Dynamic Manipulation of Ferroelectric Structures via Automated Piezoresponse Force Microscopy

Ferroelectric domain walls and other topological defects underpin a broad range of applications ranging from domain wall electronics to nonlinear optics. Moreover, exploring their functionalities is of interest to a broad spectrum of applications. However, the dynamic nature of these objects severely constrains piezoresponse force microscopy approaches to explore their functionality. Here, to overcome this challenge, we introduce two examples of automated experiments in piezoresponse force microscopy. First, a real-time piezoresponse force microscopy feedback approach is utilized to control the scanning probe bias during imaging allowing for modification of the domain structures triggered by detected states under the tip. Specifically, the complex trigger system (i.e., “FerroBot”) is used study metastable and frustrated domain-wall dynamics in a Pb_xSr_(1-x)TiO₃ system. We have demonstrated that frustrated phases with enhanced electromechanical response can be created using this technique. Further, we have identified a metastable mechanism of the domain-wall dynamics in this system, i.e., domain-wall bending can be separated from irreversible domain reconfiguration regimes.

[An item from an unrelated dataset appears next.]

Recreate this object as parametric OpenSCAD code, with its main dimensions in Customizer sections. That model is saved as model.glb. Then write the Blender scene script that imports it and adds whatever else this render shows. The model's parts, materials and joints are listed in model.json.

In conjunction, phase-field modeling was used to corroborate the observed mechanisms. Secondly, we introduce computer vision-based automated experiments to explore the ferroelectric switching behavior of elongated domains in BiFeO₃ thin films. These studies highlight a new pathway towards the discovery and control of metastable states in ferroelectrics, and more generally paves way for automated systems for controlled modification of domain walls and defects to improve material properties.